= Your task =
From the entries below, count every line that contains the word "this". Please give the number and nothing else.

(Dataset excerpt)
+ + +

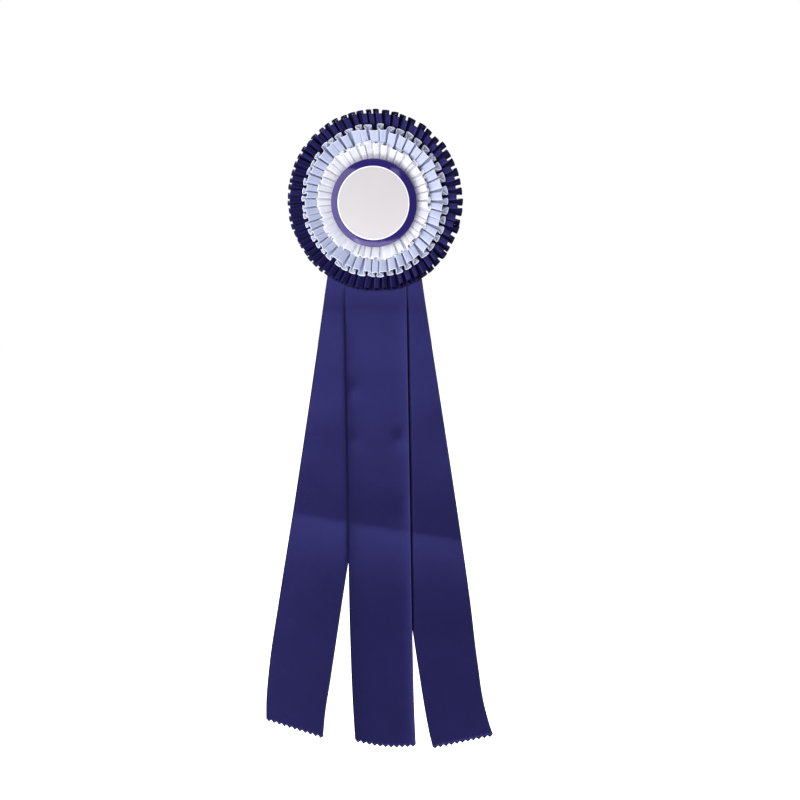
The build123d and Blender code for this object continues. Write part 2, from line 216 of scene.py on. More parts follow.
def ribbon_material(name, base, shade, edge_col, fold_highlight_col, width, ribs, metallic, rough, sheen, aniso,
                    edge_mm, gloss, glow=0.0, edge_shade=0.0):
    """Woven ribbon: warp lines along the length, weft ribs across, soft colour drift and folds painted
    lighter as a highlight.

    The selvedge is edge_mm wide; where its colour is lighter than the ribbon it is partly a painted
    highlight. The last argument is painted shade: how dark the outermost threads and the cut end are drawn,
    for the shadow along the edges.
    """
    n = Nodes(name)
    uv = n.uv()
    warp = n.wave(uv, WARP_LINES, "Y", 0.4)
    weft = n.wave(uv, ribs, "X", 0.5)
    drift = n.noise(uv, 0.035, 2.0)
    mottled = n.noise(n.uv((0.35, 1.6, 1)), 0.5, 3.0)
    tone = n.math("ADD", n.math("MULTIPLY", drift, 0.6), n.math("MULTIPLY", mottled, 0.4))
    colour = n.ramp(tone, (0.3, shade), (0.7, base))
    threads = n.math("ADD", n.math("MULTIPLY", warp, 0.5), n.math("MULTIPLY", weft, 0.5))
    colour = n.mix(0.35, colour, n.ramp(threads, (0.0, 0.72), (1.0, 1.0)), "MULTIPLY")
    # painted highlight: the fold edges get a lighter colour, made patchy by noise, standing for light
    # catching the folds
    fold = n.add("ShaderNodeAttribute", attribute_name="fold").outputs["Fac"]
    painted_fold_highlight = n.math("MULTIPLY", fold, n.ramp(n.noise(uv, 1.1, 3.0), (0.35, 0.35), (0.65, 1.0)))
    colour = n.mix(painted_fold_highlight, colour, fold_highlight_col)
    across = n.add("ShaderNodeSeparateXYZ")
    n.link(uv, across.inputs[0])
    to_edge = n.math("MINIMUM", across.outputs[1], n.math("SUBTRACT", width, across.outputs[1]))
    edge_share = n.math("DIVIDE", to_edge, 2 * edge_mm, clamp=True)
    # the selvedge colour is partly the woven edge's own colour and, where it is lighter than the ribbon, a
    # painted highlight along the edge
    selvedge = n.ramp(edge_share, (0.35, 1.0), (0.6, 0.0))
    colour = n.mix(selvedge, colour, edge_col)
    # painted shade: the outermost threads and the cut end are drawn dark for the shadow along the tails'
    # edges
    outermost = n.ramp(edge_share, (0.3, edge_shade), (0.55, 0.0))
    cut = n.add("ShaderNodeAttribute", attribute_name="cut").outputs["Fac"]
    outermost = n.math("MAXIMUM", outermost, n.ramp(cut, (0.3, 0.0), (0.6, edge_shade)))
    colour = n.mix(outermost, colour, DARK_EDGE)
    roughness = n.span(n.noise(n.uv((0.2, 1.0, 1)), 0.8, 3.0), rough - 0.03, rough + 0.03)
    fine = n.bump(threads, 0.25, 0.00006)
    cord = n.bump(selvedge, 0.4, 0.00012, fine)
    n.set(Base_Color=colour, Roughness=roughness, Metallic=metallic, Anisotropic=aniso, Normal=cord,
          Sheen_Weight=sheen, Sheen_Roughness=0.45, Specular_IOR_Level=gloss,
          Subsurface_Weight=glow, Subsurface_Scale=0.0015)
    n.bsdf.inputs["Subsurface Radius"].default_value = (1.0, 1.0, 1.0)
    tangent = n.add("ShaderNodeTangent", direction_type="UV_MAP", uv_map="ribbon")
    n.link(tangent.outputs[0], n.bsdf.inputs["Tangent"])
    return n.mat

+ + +

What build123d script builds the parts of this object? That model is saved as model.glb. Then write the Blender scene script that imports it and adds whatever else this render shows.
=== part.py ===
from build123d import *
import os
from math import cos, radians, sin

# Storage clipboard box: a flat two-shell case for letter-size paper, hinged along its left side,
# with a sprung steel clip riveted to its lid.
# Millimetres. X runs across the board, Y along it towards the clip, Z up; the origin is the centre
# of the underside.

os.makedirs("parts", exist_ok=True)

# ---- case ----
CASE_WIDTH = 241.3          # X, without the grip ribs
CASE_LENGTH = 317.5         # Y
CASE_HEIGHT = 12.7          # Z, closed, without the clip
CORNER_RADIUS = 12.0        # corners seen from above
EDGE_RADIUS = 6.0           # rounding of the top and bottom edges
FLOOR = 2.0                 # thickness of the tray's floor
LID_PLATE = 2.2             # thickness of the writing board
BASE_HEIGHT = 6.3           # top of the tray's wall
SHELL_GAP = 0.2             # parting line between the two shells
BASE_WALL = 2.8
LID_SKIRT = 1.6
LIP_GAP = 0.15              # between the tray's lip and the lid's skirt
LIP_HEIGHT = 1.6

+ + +

= Answer for the task =
2